Tate Modern's new 'Tank' galleries

Tate Tanks, (photo by James Macdonald)
Tate Tanks

The Tate Modern is just a stones throw from Insight HQ, so we thought it appropriate to wander down and see their new exhibition space, the cavernous underground chambers called the Tanks. The Tate’s Tanks were – in the buildings previous life as Bankside Power Station – formerly used to store vast quantities of oil. These once derelict spaces have now been reborn into a series of atmospheric caverns dedicated to exhibiting live, performance and interdisciplinary art.  



The project

Herzog & de Meuron transformed the main power station and set a precedent for the white-cube aesthetic in the display of publicly owned modern art, giving Britain a gallery with open spaces enough to rival MoMA. But, in the Tanks they have created a very different, raw, and distinctive exhibition space from a giant industrial structure.
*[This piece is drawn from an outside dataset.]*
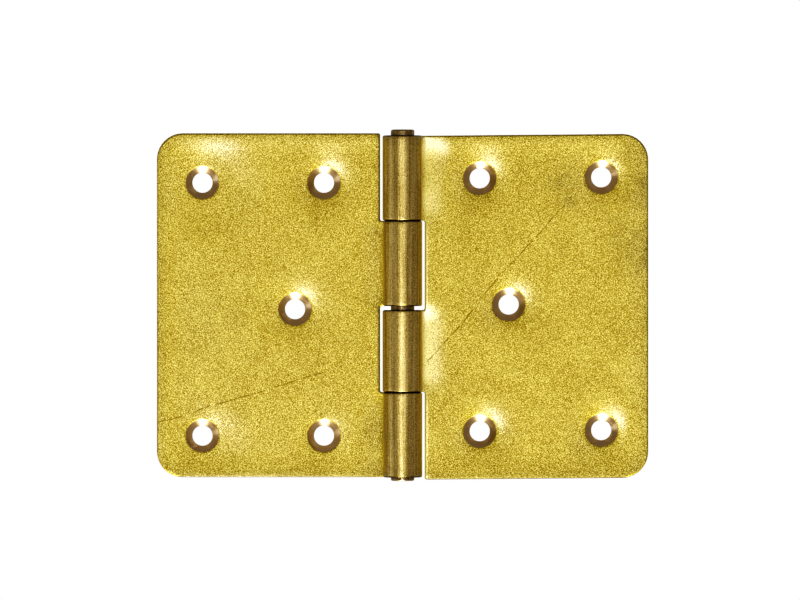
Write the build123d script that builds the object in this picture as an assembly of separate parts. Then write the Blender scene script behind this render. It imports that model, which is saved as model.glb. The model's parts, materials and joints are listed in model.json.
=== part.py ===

They continue their work on the gallery in the brand new eleven-story extension that will rise to mirror the height of the chimney by 2016.  

Art in Action

To christen this extraordinary environment the Tate launches a fifteen-week programme of performance and events entitled “The Tanks: Art in Action”. Korean artist Sung Hwan Kim presents the first specially commissioned installation for the Tanks. His work will be displayed throughout the fifteen-week period alongside Lis Rhodes’ Light Music and Suzanne Lacy’s The Crystal Quilt.  
The South Tank will be dedicated to a series of live performance; this week’s highlights include choreographer Anne Teresa De Keersmaeker and artist Eddie Peake. The next fifteen weeks also hold events such as Saturday’s conference “Inside/Outside: Materialising the Social”, which looks to examine the codes and boundaries of exhibition.  

 

We thought the entrance was particularly impressive, the polished concrete floor punctuated by enormous industrial pillars means the sheer magnitude of the Tanks is hard to ignore. But in this vast environment we found ourselves drawn to the smallest room in the complex: a tall, narrow steel cylinder scattered with rivets and lit with the dim glow of a single red bulb. The most distinctive feature of this room was its smell; the fresh concrete smell a hint to the oily fumes of the original purpose of the chambers.

 

 

This space is the first in the world to be dedicated solely to performance and live art. This type of art has often struggled to find a space in conventional museum collections, but has found a home in the Tanks.